Готовность покончить с "горбачевским синдромом" впечатляет, однако победные реляции из президентской канцелярии нуждаются в известном уточнении. "Скоропалительный 'слив' позиций", к которому и сводится сущность синдрома, имел как субъективные, так и объективные причины. В части субъективных причин, допустим, можно согласиться с Костиковым, что "эпохе политического деморомантизма в России пришел конец", и объяснить особенности деморомантической эпохи неопытностью, прекраснодушием и пр. молодой российской дипломатии. Однако если сделать мысленный эксперимент и предположить, что российскую политику в ближнем зарубежье сразу — с августа 1991 года — проводили бы жесткие и расчетливые прагматики (которые появились якобы только теперь), то итог деятельности прагматиков вряд ли сильно отличался бы от нынешнего. Ведь главной свойство внешней политики как раз в том, что она внешняя, т. е. является итогом действий не одного, а двух и более партнеров, и от контрагента — даже если Россия большая, а контрагент маленький — тоже кое-что зависит. Ну а в отчетный период (сентябрь 1991--сентябрь 1993) центробежная инерция, потенциал которой копился десятилетиями и даже столетиями, была по-прежнему высока, а средств давления на соседей у России было совсем негусто. Собственно, и сейчас Россия обладает не Бог весть каким потенциалом для проведения активной внешней политики, и суть дипломатии эпохи СНГ — "слабое взаимодействие между слабыми партнерами" — остается прежней.
В этом смысле вызывает некоторое сомнение живой оптимизм ельцинского пресс-секретаря — "стоит вырвать несколько националистических колючих сорняков, и пути для 'новой сделки', которая определит геополитические контуры и стратегические параметры нового сообщества, будут расчищены". С одной стороны, в свое время уже был вырван более чем колючий Гамсахурдиа, с появлением Шеварднадзе на "новую сделку" между Россией и Грузией возлагались изрядные надежды — результаты же известны. С другой стороны, беда лидеров СНГ не столько в том, что они колючие, сколько в том, что они слабые и потому не способные проводить в отношениях с Россией стабильную политику, предполагающую и последовательность, и предсказуемость, и определенную — по одежке протягивай ножки — уступчивость.
В таких условиях "новая сделка" сулит как минимум две опасности.

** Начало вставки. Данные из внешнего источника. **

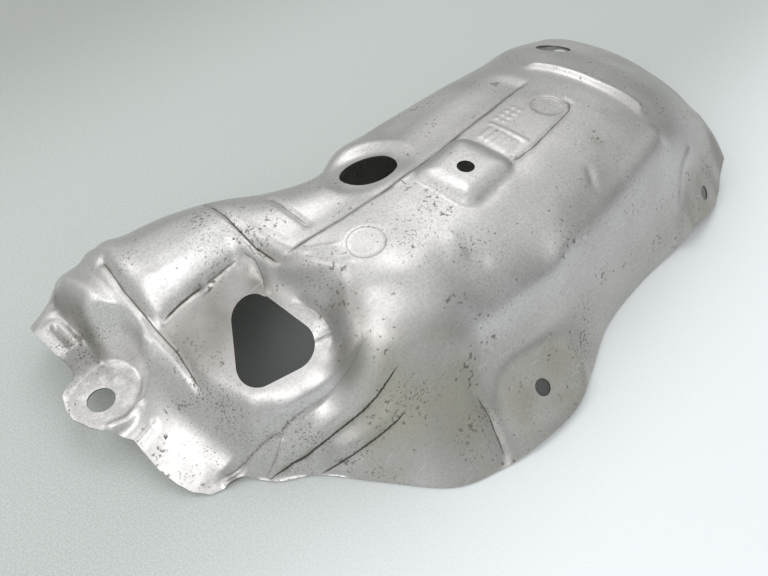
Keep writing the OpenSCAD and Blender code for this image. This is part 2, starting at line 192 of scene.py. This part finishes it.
# Pressed lines: (rise, half width left and right of the route, how dark its line of painted shade
# is, route). The sheet runs gently down to a fold on one side and turns up sharply on the other.
LINES = [
    (-2.0, 2.5, 1.3, 0.85, [(-23, 92), (-25, 66), (-25, 49), (-22, 36)]),
    (-1.2, 1.3, 2.0, 0.5, [(-1, 70), (-1, 55), (0, 41)]),
    (-1.5, 1.6, 2.2, 0.85, [(-74, 59), (-66, 59), (-58, 58), (-51, 57)]),
    (-1.2, 1.6, 2.2, 0.55, [(-51, 57), (-42, 56), (-33, 55)]),
    (-1.4, 1.2, 3.0, 0.4, [(-30, 54), (-28, 47), (-30, 39), (-33, 34)]),
    (-2.2, 3.5, 1.8, 0.7, [(-78, 104), (-80, 80), (-79, 61), (-78, 44), (-80, 27)]),
    (-1.5, 3.0, 3.0, 0.0, [(-74, 126), (-78, 104)]),
    (2.8, 2.2, 2.0, 0.0, [(-92, -3), (-80, -5), (-66, -11)]),
    (1.5, 2.0, 2.0, 0.0, [(225, -44), (212, -48), (203, -57), (203, -66)]),
    (-1.6, 1.4, 2.6, 0.35, [(-63, -10), (-70, -12), (-79, -12)]),
    (-1.5, 1.5, 1.5, 0.3, [(-25, 19), (-23, 13), (-22, 6), (-24, -1), (-27, -6)]),
    (-1.2, 1.2, 1.2, 0.6, [(-32, 3), (-25, -2)]),
    (0.8, 1.8, 1.8, 0.0, [(-22, 36), (-14, 29), (-2, 19)]),
    (1.0, 2.6, 2.6, 0.0, [(-22, 31), (-16, 21), (-4, 7)]),
    (3.0, 3.0, 3.4, 0.0, [(185, 51), (188, 40), (190, 27), (192, 12), (195, -5), (197, -16)]),
    (-2.4, 1.2, 4.0, 0.8, [(13, -60), (14, -68), (12, -76), (10, -84)]),
    (2.4, 5.0, 5.0, 0.0, [(-111, 112), (-110, 95)]),
    (-3.4, 2.0, 2.0, 0.3, [(-111, 111), (-110, 96)]),
    (-2.4, 3.0, 3.0, 0.0, [(-104, 122), (-102, 103), (-102, 88)]),
    (2.6, 5.0, 5.0, 0.0, [(-95, 118), (-91, 100), (-90, 84)]),
    (3.0, 2.5, 2.5, 0.0, [(-118, 50), (-110, 48), (-103, 49)]),
    (1.5, 2.5, 2.5, 0.0, [(-113, 37), (-104, 37)]),
    (0.8, 1.6, 1.6, 0.1, [(-101, 84), (-91, 73), (-85, 58)]),
    (-0.8, 1.0, 1.6, 0.7, [(100, 0), (106, -1), (118, -1), (132, 1), (146, 3), (156, 5),
                           (161, 8), (162, 13)]),
    (3.0, 7.0, 7.0, 0.0, [(83, -49), (104, -49), (125, -47), (150, -44), (190, -36)]),
    (-0.8, 2.5, 2.5, 0.0, [(127, -33), (130, -28)]),
    (-1.3, 3.0, 3.0, 0.0, [(42, -25), (46, -29)]),
    (0.6, 4.0, 4.0, 0.0, [(34, -20), (40, -16)]),
]
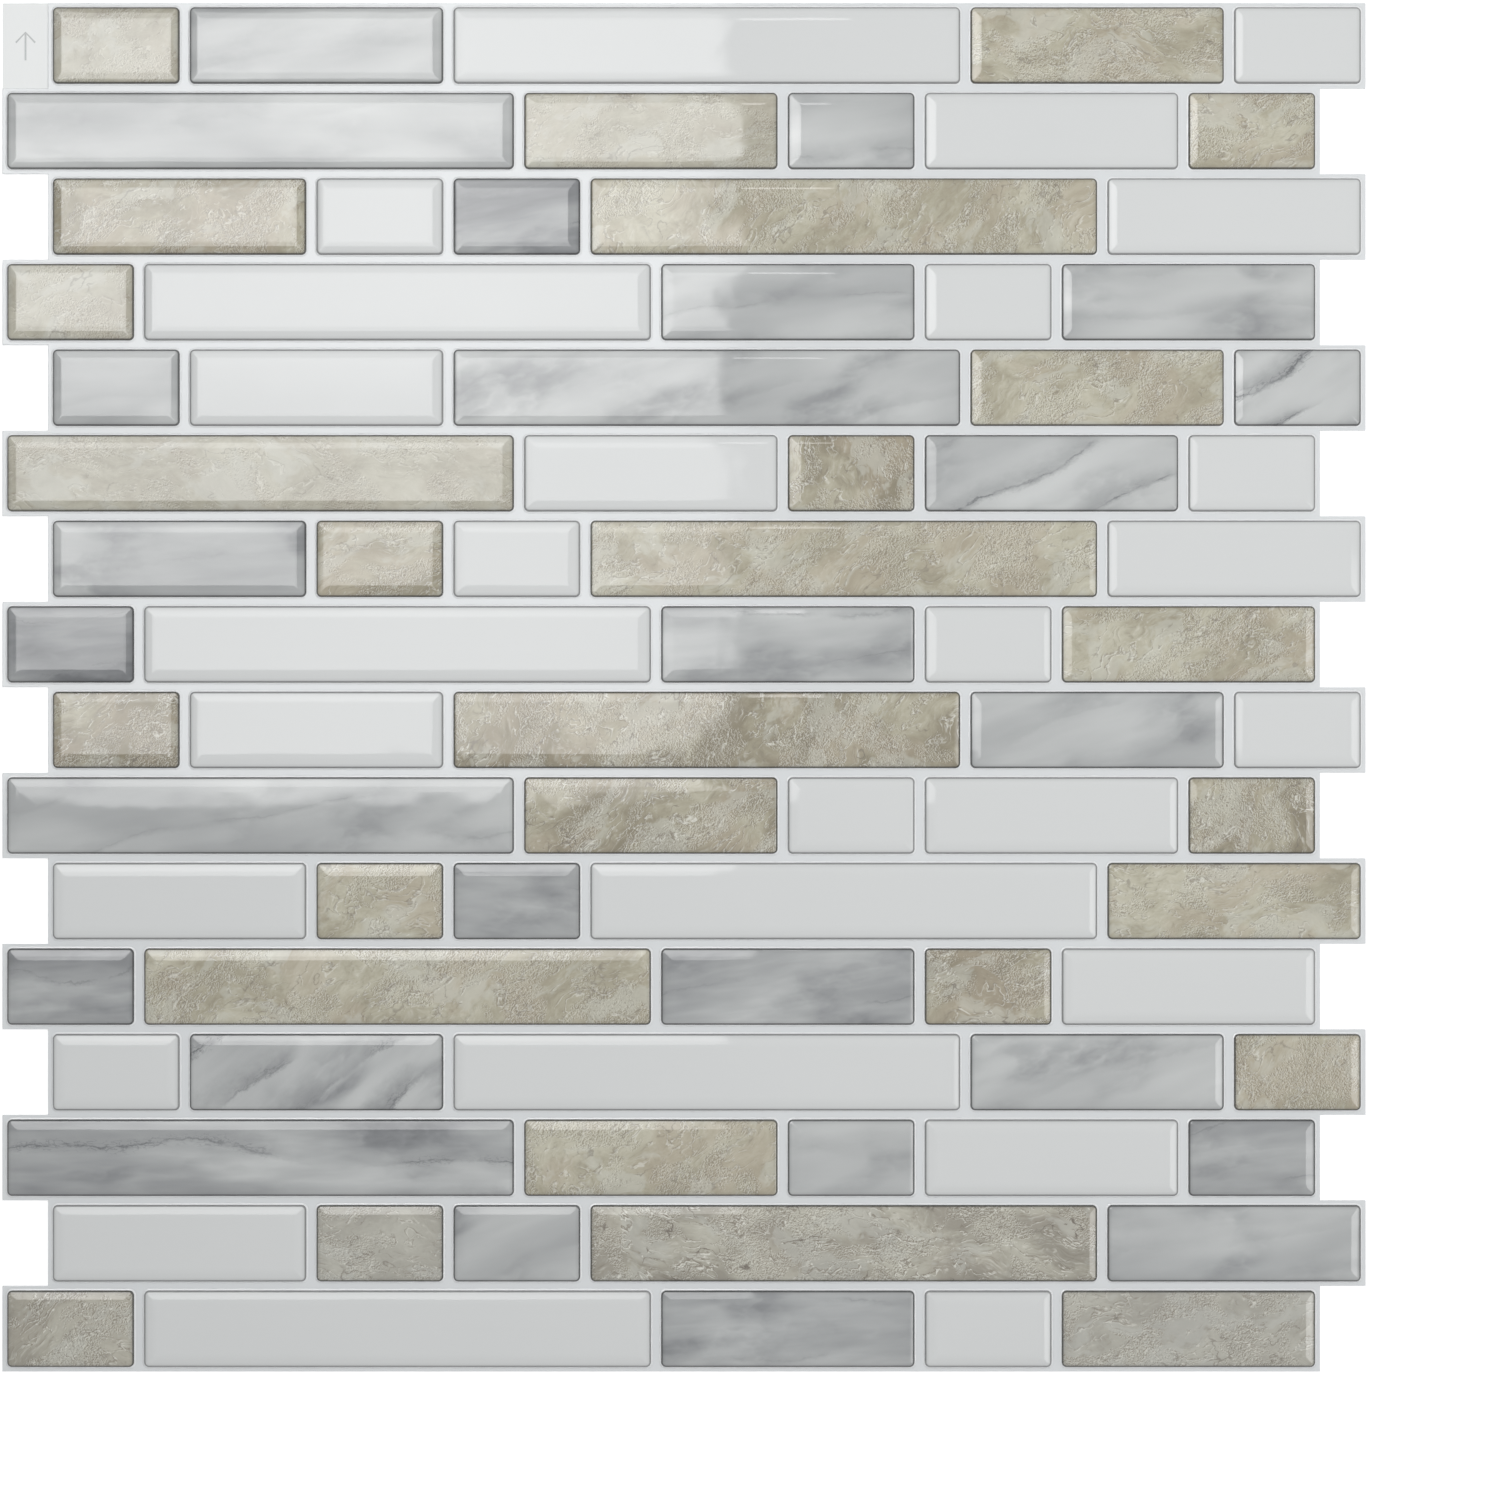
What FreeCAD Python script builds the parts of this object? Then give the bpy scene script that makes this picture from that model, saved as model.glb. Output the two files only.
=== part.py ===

Либо партнеры России (особенно это относится к участникам рублевой зоны) станут и далее проводить последовательную политику по принципу "а Васька слушает, да ест", так как сомнительно, чтобы воюющая Армения и балансирующий на грани социального взрыва Узбекистан могли честно проводить предписываемую Россией жесткую финансовую линию. Либо некрепко сидящие лидеры (разумеется, прежде всего президент Украины) сами жестоко поплатятся за излишнюю, с точки зрения оппозиции, уступчивость в отношениях с Россией, и "новая сделка" обогатит Россию парочкой соседей гамсахурдиевско-эльчибеевского стиля.
Поэтому о прокламированной "новой сделке" имеет смысл говорить скорее в контексте внутренней политики — живые речи про "горячую осень" и грядущие выборы предписывают играть по канонам американского предвыборного года, т. е. демонстрировать крайнюю внешнеполитическую бодрость. С точки зрения такого рода агитационных игр с Костиковым, утверждающим, что сегодня "нет никаких оснований отделять президента и правительство от разумной патриотической общественности", вполне можно согласиться.